There are perhaps 40 motorcycles which are readily accessible, and another 40 or so behind glass or suspended above walkways, which may sound paltry, but it gives the visitor the mental space to take in the details of what is present, rather than glazing over at the overkill of a sea of motorbikes.

Of course there are cars, wonderful cars, historic cars, silver cars, even prosaic cars in funny displays which make a nod to period quirks.

An Isetta and a 2002 sit underneath clusters of 60's and 70's color-coded ceiling lamps, while in another room, a display of 60s/70s BMW sedans has a back wall of veneer zebra wood paneling and carpet, evoking a classic German business-office suite of the day; someone at ITC has a sly sense of humor.

My favorite car was the 1938 328 Mille Miglia racer, strangely glassed-off, in contrast to the motorcycles. A moving photo display lines the wall behind, and gives a bit of context, plus the evolution of the car's design.
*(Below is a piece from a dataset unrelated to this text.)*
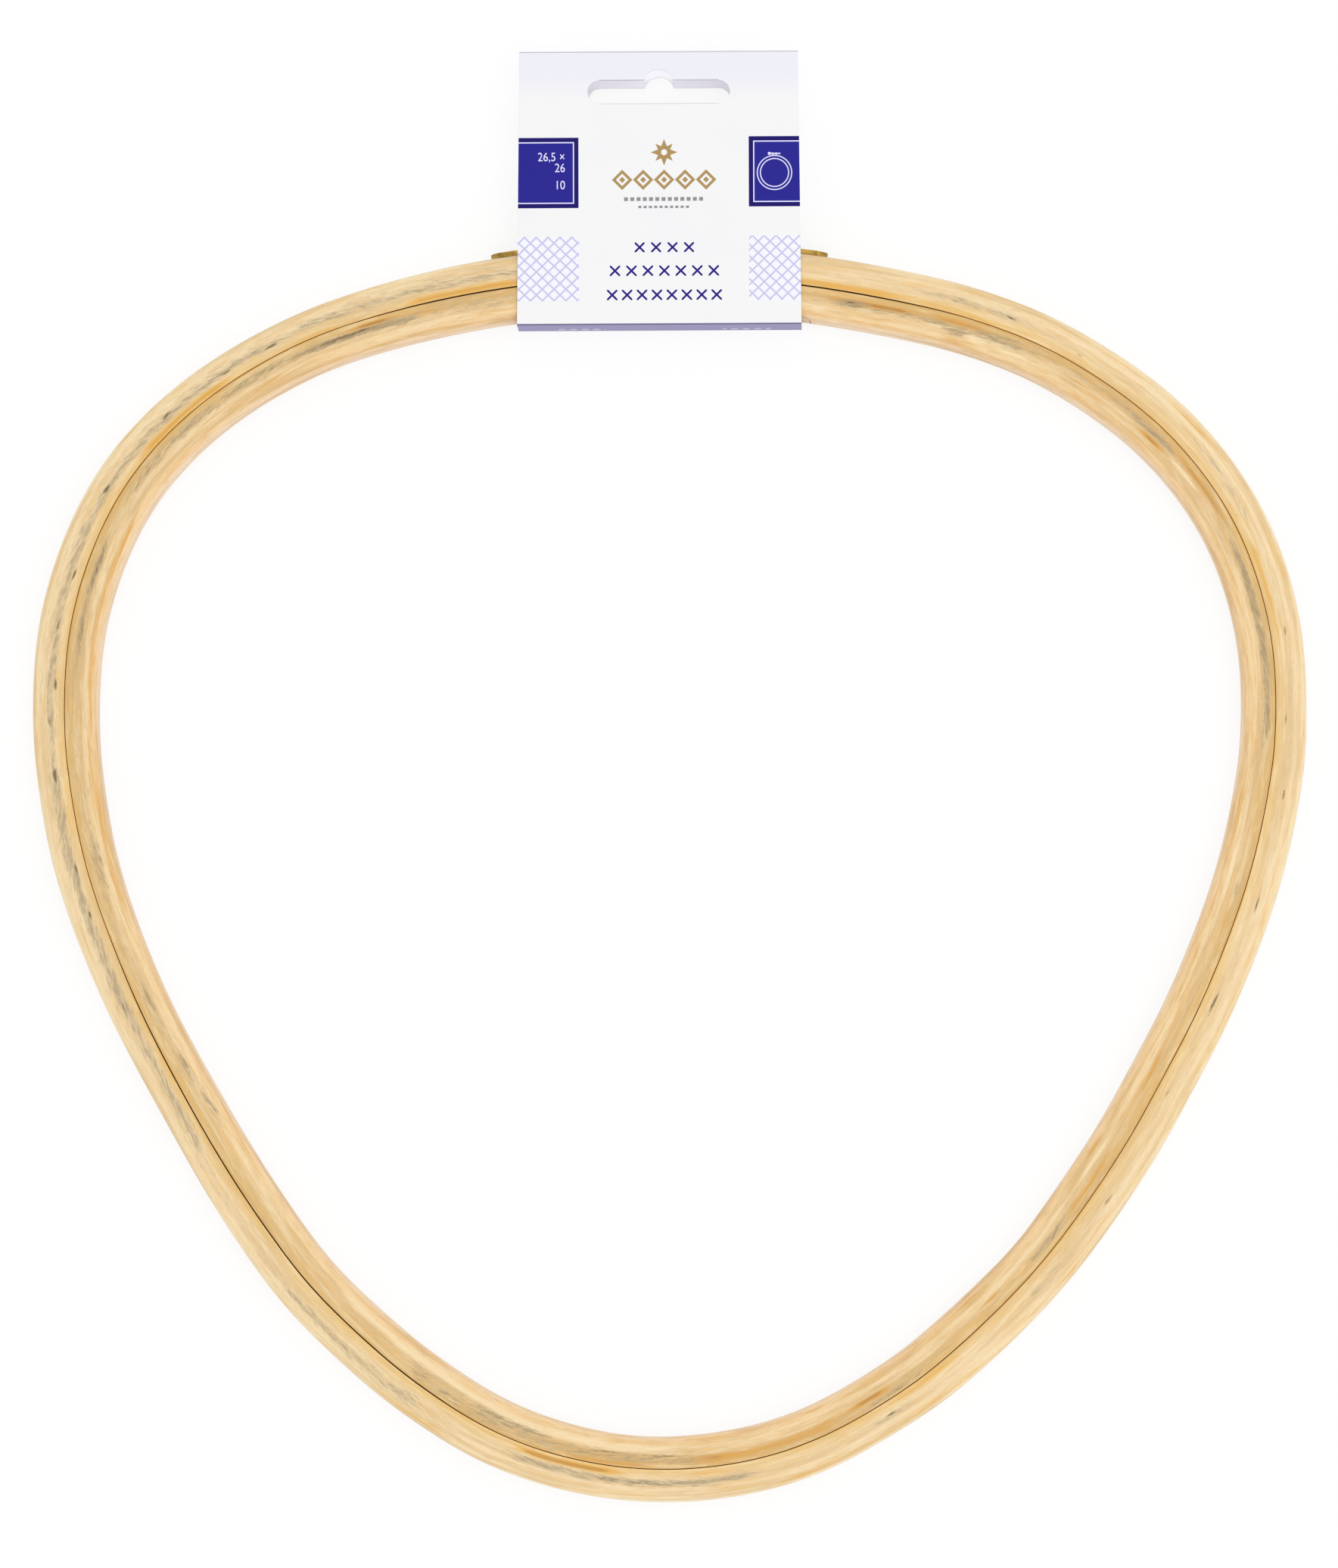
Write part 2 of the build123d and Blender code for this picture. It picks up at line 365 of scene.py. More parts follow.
def bentStrip(name, look, start, end):
    # wooden strip: the section carried along the outline from start to end, each point at
    # outline(along, section's offset) and the section's height
    section = roundedSection(*look["offsets"], hoop["bottom"], hoop["top"], *look["rounds"],
                             hoop["arcSteps"], hoop["edgeSteps"], hoop["crown"])
    closed = end - start >= hoopLength
    along = np.linspace(start, end, hoop["stations"] + 1)
    stations = (along[:-1] if closed else along)[:, None]
    seamParts = [dark * rise(stations, low, high, hoop["seamFade"]) for low, high, dark in hoop["seam"]]
    tone = np.clip(sum(seamParts), 0, 1)
    offset = section[None, :, 0] * (1 - swell(look["thin"], stations) / look["width"])
    offset = offset + look["side"] * hoop["openSeam"] * (tone - 1) + swell(hoop["bends"], stations)
    x, y = hoopPlace(stations, offset)
    z = np.broadcast_to(section[None, :, 1], x.shape)
    points = np.stack([x, y, z], axis=-1) * mm
    steps = np.linalg.norm(np.diff(np.vstack([section, section[:1]]), axis=0), axis=1)
    around = np.concatenate([[0], np.cumsum(steps)])
    depth = np.broadcast_to(section[None, :, 1] - (hoop["bottom"] + hoop["top"]) / 2, x.shape)
    inward = np.broadcast_to(section[None, :, 0] * look["side"], x.shape)
    onTop = np.clip(depth / 2, 0, 1)
    place = np.stack([inward, depth, np.broadcast_to(tone, x.shape)], axis=-1)
    figure = [streakField(look[kind], stations, inward) * onTop for kind in ("amber", "grey", "cream")]
    marks = {"place": place, "figure": np.stack(figure, axis=-1),
             "fleck": streakField(look["flecks"], stations, inward) * onTop}
    return skin(name, points, wrapRows=closed, wrapColumns=True, caps=not closed,
                flow=(np.append(along, along[-1]) * mm, around * mm), marks=marks)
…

It was clear from my visit that BMW has poured a tremendous amount of money into their premier showplace, and they've pulled it off; it's a cutting-edge facility with a wow factor which will last many years. The Olympic stadium nearby must have stood as a challenge to the architects - 'make something new, which will last'. I highly recommend a trip if you're anywhere near Munich.


Anonymous said...

bonjour Paul

it's so exciting and it's a true relaxing moment to read your blog



Anonymous said...

Just reading one of your blogs and you mention Fred Twigg. I knew Fred when I lived in London in the early 80s. He was a great friend of Ian Melrose - who I used to do autojumbles with for about 5 years. Ian and I had great fun on one of Fred's 500T (I think) sidecar trials machines in Gloucestershire about 25 years ago. I'm glad to hear Fred is still alive. When you next see him, could you say g'day (hello) to him from me.